We start to talk. I am animated. I am discussing Jung’s thoughts on anima/animus, soul image. You show great interest, I am energized. Suddenly, your attention is drawn way up in the sky. “Look!” you say. I am crushed. What could be more important than my words?! Suddenly, soul becomes not soul. Uh-Oh!

I am quiet. Slowly, begrudgingly, as instructed, I look up and witness two large birds flying overhead in perfect synchrony, an amazing sight in the clear blue sky. Can that experience be allowed into this dream? I am caught between two dreams. There is the dream of my projected soul, my anima, transfixed by my ideas. And then there is the dream where I am cast aside, birds more important than my words. Can I merge these dreams? Must I stay in the dream of rejection, withdrawing, brooding, and distrusting? Or can I allow the dream of an overarching magnificent display of nature to be a good reason to pause my words?

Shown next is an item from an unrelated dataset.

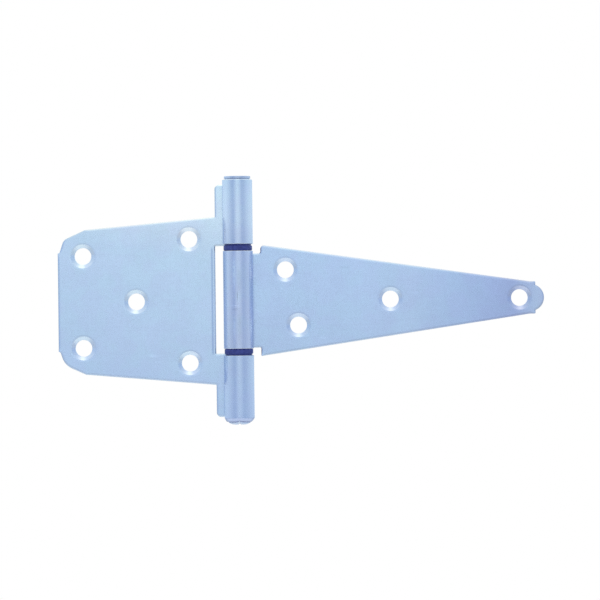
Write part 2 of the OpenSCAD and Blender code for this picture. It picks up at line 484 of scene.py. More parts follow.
# The punch leaves a low dish round each countersink. Its bend has a radius of DISH_BEND times its
# width, and it keeps EDGE_GAP clear of the leaf's edge.
DISH_W = 1.6 * MM
DISH_DEPTH = 0.05 * MM
DISH_BEND = 4
EDGE_GAP = 0.3 * MM
CSK_EDGE_R = 0.18 * MM
HOLE_EDGE_R = 0.15 * MM


def hole_rings(blank, centre, hole_r, csk_r, csk_depth, room):
    """Rings from the front face, down the countersink and the hole, to the back face."""
    dish = min(DISH_W, room - csk_r - EDGE_GAP)
    profile = rounded_path(
        [
            (csk_r + dish, SHEET, 0),
            (csk_r + dish / 2, SHEET, dish * DISH_BEND),
            (csk_r, SHEET - DISH_DEPTH, CSK_EDGE_R),
            (hole_r, SHEET - csk_depth, HOLE_EDGE_R),
            (hole_r, 0, HOLE_EDGE_R),
            (hole_r + 2 * HOLE_EDGE_R, 0, 0),
        ]
    )
    rings = []
    for radius, d, nr, nd in profile:
        ring = []
        for k in range(HOLE_STEPS):
            a = math.tau * k / HOLE_STEPS
            c, s = math.cos(a), math.sin(a)
            place = (centre[0] + radius * c, centre[1] + radius * s, d)
            ring.append(blank.add(*place, (-nr * c, -nr * s, -nd), -nr))
        rings.append(ring)
    return rings


def crease_lines(blank, ring):
    """Points and edges that keep the fill's triangles from crossing the bend's rulings."""
    edges, points = [], []
    for u in rulings():
        on_line = [v for v in ring if abs(blank.places[v][0] - u) < NEAR]
        on_line.sort(key=lambda v: blank.places[v][1])
        for low, high in zip(on_line[::2], on_line[1::2]):
            z0, z1 = blank.places[low][1], blank.places[high][1]
            _, _, d = blank.places[low]
            _, _, nd = blank.normals[low]
            count = math.ceil((z1 - z0) / KNUCKLE_STEP)
            chain = [low]
            for k in range(1, count):
                chain.append(blank.add(u, z0 + (z1 - z0) * k / count, d, (0, 0, nd)))
            points += chain[1:]
            chain.append(high)
            edges += list(zip(chain, chain[1:]))
    return edges, points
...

And actually, does there even need to be a good reason not to listen? Can I allow the truth of your separateness to be? Can I face the trap that my inner anima has snarled me in? She, my inner anima, caught me in a dream of self-importance, knowing full well the outcome of that dream. She knew you’d disappoint me. She challenges me to either retreat—brooding in deserved want for the all-giving, satisfying anima/mother who has no other purpose than me—or to wake up from my inflated dream and join reality with my real life partner.

“Aren’t you going to tell me the rest of the story?” she asks. I’m considering it. Am I ready to merge this dream? To fully merge these dreams they must be accepted and communicated to soul and to not soul. With this, dreams are merged, recapitulation completed, for this moment and this dream.